Four very different issues are at play here. Which is why RE taxation is so confusing for y'all and so profitable for us accountants. :)

Warning: I'm taking some liberties with the terminology, for the sake of clarity.

1. Active business v. Passive renting/landlording. This issue is about which schedule to use (Sch C or Sch E) and whether the income is subject to the self-employment tax, aka Social Security and Medicare tax. The answer for a rental property in 99% of the cases is the latter: passive renting and no SE tax.

2. Trade or Business v. Investment activity. This issue is about deductibility of general business expenses and the new 20% deduction on net income. The answer for a rental property in 99% of the cases is the former: Trade or Business, meaning all deductions are available.

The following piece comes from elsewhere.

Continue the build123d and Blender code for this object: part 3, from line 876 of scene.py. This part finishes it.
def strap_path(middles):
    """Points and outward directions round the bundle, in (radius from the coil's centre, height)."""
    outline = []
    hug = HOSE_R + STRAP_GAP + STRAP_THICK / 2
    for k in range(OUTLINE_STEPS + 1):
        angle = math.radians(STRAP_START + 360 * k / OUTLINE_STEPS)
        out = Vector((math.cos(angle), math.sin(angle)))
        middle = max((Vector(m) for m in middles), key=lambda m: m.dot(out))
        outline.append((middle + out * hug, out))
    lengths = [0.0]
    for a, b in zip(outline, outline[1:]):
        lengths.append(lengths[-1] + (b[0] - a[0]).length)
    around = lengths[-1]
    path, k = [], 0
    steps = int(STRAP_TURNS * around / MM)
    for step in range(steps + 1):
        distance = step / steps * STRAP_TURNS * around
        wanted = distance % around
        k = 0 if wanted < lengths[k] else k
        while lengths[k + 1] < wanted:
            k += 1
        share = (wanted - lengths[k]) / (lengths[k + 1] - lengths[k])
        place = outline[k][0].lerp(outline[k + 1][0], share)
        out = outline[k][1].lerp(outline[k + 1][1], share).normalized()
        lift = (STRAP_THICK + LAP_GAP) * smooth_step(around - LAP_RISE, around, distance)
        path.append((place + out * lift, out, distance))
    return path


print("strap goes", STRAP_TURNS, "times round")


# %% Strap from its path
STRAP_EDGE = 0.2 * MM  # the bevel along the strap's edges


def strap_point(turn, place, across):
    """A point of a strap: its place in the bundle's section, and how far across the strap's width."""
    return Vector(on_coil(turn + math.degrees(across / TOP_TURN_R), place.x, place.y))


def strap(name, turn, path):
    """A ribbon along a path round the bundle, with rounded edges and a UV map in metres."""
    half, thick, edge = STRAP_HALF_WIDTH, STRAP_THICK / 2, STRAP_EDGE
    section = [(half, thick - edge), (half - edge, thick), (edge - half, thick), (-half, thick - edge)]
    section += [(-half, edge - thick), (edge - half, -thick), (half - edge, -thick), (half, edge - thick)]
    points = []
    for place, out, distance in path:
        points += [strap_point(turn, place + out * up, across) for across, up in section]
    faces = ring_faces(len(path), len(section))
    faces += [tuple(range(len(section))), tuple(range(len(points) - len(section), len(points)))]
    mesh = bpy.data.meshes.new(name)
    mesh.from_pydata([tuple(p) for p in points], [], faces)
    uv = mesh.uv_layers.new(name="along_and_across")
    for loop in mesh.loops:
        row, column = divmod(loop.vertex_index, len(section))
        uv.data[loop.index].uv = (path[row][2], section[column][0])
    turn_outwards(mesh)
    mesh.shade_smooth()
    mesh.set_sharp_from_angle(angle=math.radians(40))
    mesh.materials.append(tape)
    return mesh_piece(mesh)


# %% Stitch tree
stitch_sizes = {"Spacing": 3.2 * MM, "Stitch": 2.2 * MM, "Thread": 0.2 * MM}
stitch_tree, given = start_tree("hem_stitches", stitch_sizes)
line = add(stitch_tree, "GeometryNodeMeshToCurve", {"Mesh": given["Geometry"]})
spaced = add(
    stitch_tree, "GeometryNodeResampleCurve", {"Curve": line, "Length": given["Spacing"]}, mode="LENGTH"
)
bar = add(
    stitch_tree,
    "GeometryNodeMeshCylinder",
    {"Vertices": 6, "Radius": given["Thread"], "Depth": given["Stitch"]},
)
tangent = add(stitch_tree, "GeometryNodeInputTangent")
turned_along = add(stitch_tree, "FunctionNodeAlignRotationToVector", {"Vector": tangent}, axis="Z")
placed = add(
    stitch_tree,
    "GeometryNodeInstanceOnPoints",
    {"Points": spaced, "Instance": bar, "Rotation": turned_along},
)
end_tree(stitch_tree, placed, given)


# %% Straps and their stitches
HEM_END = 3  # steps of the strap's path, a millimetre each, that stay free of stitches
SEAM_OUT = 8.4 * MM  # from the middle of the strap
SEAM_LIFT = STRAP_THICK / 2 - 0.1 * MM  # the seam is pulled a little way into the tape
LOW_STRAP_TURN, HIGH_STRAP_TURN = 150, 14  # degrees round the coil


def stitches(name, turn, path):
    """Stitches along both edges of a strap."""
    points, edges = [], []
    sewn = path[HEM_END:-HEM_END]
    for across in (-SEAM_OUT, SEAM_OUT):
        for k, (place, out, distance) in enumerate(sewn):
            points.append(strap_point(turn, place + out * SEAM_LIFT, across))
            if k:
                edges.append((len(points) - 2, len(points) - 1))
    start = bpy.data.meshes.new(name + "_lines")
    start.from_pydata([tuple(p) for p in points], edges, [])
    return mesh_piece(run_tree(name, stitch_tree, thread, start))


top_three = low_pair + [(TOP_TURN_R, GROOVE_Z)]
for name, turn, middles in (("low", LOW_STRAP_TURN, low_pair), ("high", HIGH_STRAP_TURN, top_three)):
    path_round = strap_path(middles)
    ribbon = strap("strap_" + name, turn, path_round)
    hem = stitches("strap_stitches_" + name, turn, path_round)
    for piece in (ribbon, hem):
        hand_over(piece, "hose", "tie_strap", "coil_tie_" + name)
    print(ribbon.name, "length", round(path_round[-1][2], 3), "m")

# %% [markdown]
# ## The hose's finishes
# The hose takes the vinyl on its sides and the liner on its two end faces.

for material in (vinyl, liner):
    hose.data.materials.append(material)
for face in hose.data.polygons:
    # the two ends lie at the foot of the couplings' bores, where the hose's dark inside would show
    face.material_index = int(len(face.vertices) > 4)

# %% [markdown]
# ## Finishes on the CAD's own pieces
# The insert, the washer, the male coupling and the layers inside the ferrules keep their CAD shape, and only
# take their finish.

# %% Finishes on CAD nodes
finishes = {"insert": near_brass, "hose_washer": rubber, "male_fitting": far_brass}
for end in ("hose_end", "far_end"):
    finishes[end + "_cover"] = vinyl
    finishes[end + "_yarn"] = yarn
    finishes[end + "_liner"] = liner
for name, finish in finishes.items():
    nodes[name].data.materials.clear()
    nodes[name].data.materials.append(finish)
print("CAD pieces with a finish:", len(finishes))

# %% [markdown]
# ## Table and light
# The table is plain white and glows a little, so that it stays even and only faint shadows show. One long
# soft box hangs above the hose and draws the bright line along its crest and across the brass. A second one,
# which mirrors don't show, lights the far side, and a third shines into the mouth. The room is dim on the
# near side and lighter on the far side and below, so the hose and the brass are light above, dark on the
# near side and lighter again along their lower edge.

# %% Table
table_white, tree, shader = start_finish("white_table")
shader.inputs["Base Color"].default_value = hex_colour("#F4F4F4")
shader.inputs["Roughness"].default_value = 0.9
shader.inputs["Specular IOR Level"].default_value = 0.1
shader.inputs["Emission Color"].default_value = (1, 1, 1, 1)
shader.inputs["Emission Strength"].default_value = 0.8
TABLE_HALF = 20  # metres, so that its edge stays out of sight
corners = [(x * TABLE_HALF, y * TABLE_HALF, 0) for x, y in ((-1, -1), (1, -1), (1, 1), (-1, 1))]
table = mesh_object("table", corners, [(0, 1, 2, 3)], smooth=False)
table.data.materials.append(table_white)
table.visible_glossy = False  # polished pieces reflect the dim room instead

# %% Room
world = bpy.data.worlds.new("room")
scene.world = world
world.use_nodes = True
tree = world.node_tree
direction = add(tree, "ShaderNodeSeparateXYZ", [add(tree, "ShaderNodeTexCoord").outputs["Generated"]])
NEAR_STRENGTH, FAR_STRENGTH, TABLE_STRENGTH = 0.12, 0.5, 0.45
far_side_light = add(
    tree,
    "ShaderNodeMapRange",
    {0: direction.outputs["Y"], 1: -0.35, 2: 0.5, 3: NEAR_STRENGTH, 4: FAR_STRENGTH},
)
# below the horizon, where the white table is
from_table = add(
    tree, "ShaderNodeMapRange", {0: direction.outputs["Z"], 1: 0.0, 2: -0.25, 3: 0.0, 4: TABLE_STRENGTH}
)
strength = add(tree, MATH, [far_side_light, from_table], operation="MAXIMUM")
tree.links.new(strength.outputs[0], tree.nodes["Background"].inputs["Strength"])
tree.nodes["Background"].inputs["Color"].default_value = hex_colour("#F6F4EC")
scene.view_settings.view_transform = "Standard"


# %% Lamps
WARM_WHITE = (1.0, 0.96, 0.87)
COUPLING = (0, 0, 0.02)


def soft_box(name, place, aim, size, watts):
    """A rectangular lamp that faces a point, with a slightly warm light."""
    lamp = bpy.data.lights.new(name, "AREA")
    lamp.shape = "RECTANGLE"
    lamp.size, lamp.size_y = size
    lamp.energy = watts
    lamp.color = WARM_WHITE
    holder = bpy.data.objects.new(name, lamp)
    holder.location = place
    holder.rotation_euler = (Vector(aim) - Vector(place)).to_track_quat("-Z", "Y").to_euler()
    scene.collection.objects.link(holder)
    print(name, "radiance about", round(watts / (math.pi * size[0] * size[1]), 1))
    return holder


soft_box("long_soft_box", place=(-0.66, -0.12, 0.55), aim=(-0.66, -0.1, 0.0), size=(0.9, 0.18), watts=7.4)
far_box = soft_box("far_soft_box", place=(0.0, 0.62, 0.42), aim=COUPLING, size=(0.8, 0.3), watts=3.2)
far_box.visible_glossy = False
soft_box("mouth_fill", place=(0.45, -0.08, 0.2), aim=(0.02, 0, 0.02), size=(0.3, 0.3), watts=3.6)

3. Active participation in the activity. This issue is about your ability to deduct your rental losses, including depreciation, against your "normal" income, such as W2 salary. The answer is probably yes in your case, but I would need more information.

4. Passive activity v. Non-passive activity, aka Real Estate Professional status. This issue is about your ability to immediately deduct all your rental losses, regardless of your income level. The answer requires additional information from you, but it is probably the former: Passive activity, meaning that deductions for your losses can be limited if either your losses are too high or your income is too high.

Finally, on the appliances - yes, you can depreciate or even write them off completely the current value of the appliances. The key is: current value, not their original price paid by the previous owner.